Although a data-driven CMO must possess a variety of technical skills, perhaps the defining characteristic of a successful CMO is their agility. In an age of accelerating change and increasing diversity, those who can adapt quickest to new surroundings are the most likely to succeed. This is doubly applicable to the CMO, who must act as the voice of the customer and the arbiter of which trends are worth investing in. Embracing these ever-changing circumstances is the best way to take advantage of their opportunities. The most effective way to do this is to use data as a reference point and a guide to understanding new developments.

Although the industry moves quickly, people do not change at the same rate. It is therefore essential to keep one eye on the behavior of consumers, as the data they create will speak volumes about the potential impact of new technologies. The adaptability required of a CMO extends to their approach to people and technology management internally, too.

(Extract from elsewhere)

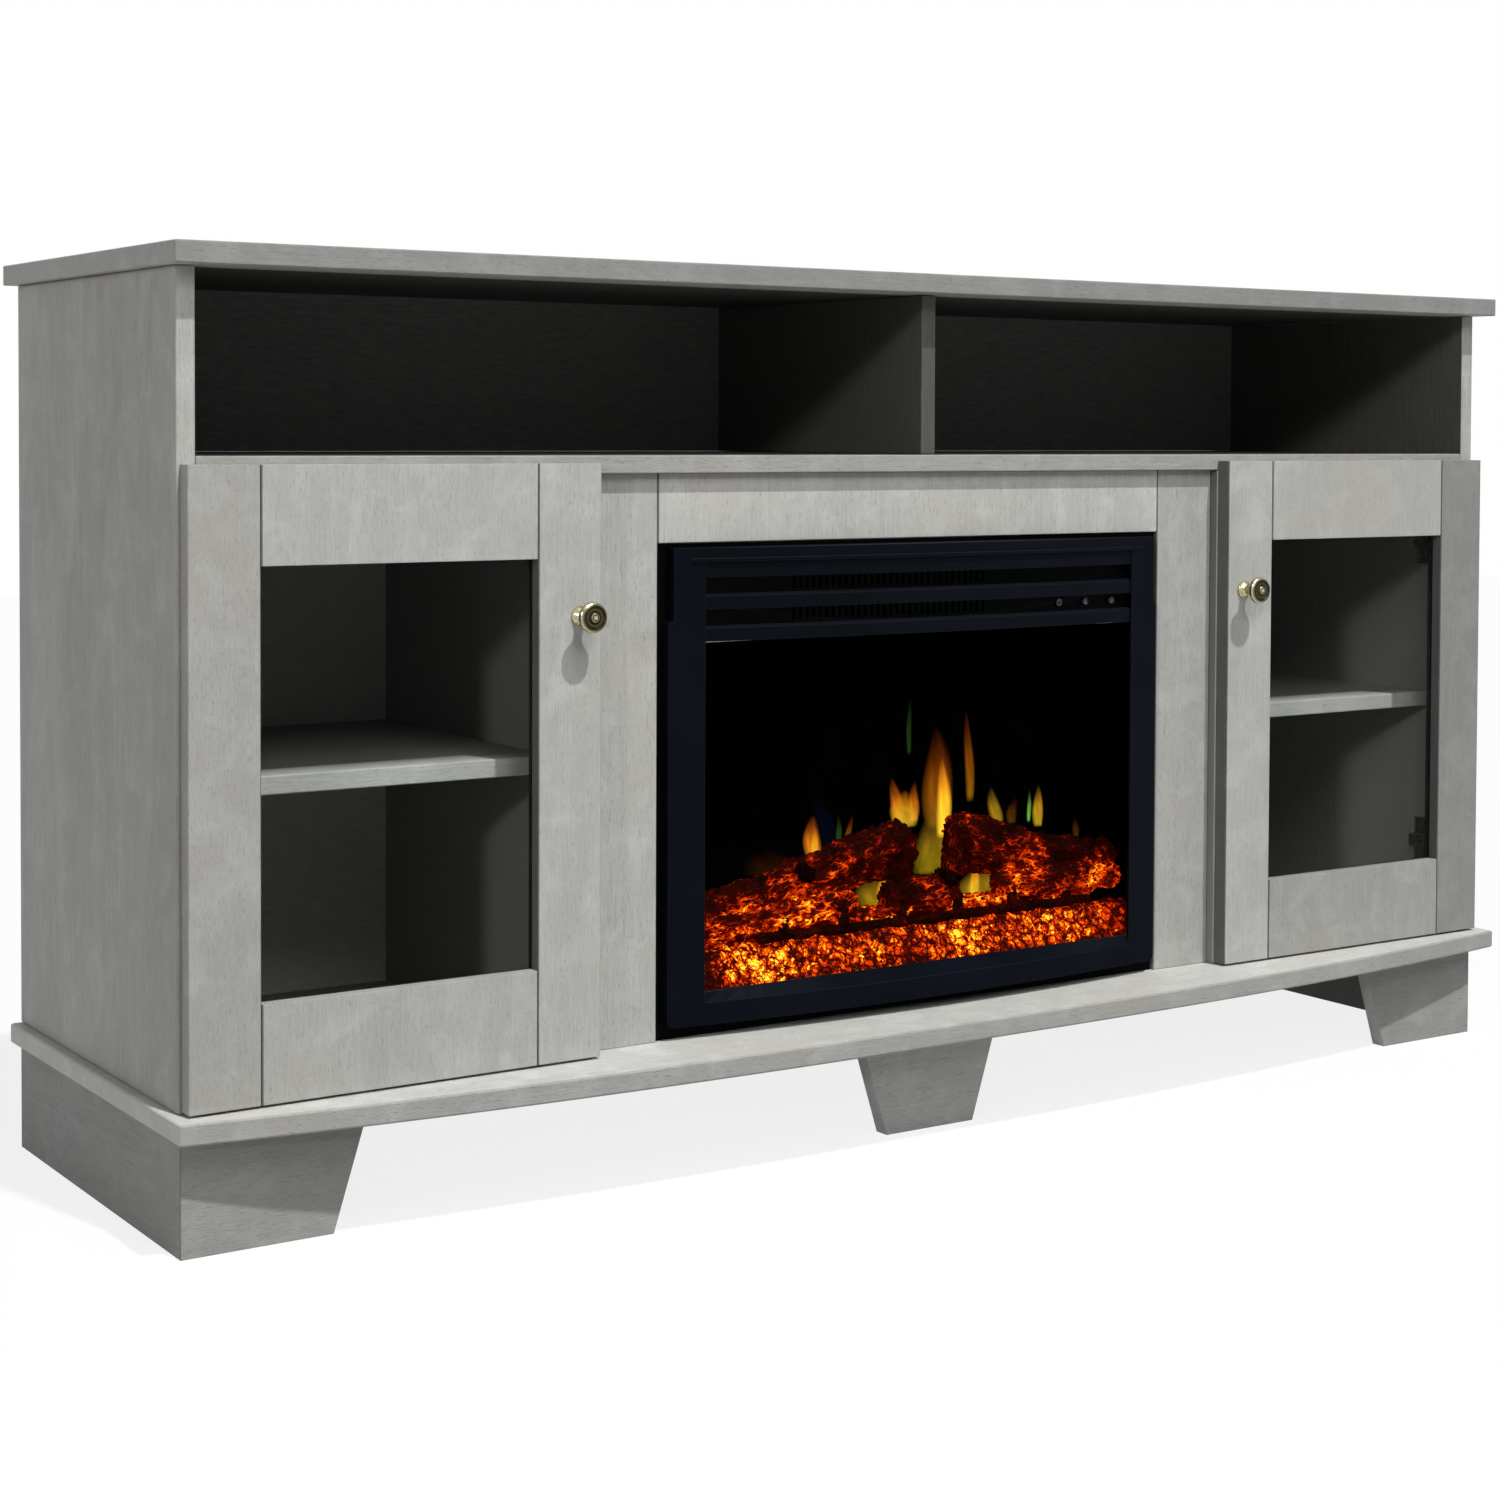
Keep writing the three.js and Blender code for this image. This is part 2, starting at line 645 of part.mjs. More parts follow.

Changes in the market must be reflected in the way a company works and the tools it has at its disposal. As such, the modern CMO should create organizational structures that mimic their own agility, ready to adapt with minimal disruption to everyday workflows.

Conclusion

The new breed of data-driven CMO possesses a wide range of hard and soft skills, but they do have the following attributes in common:

  • They know the importance of content for building trust with their audience.
  • They test and learn on a frequent basis.
  • They have a relentless commitment to true consumer understanding.
  • They measure the elements that matter.
  • They communicate in a common language with all departments.
  • They select technology partners, rather than suppliers.
  • They adapt quickly and encourage others to follow suit.
  • They extract maximum value from their data.

Although the CMO is faced with the daunting challenge of balancing immediate results with a long-term strategy, their task is made possible by the incorporation of reliable, accessible, insightful data that moves the needle on performance.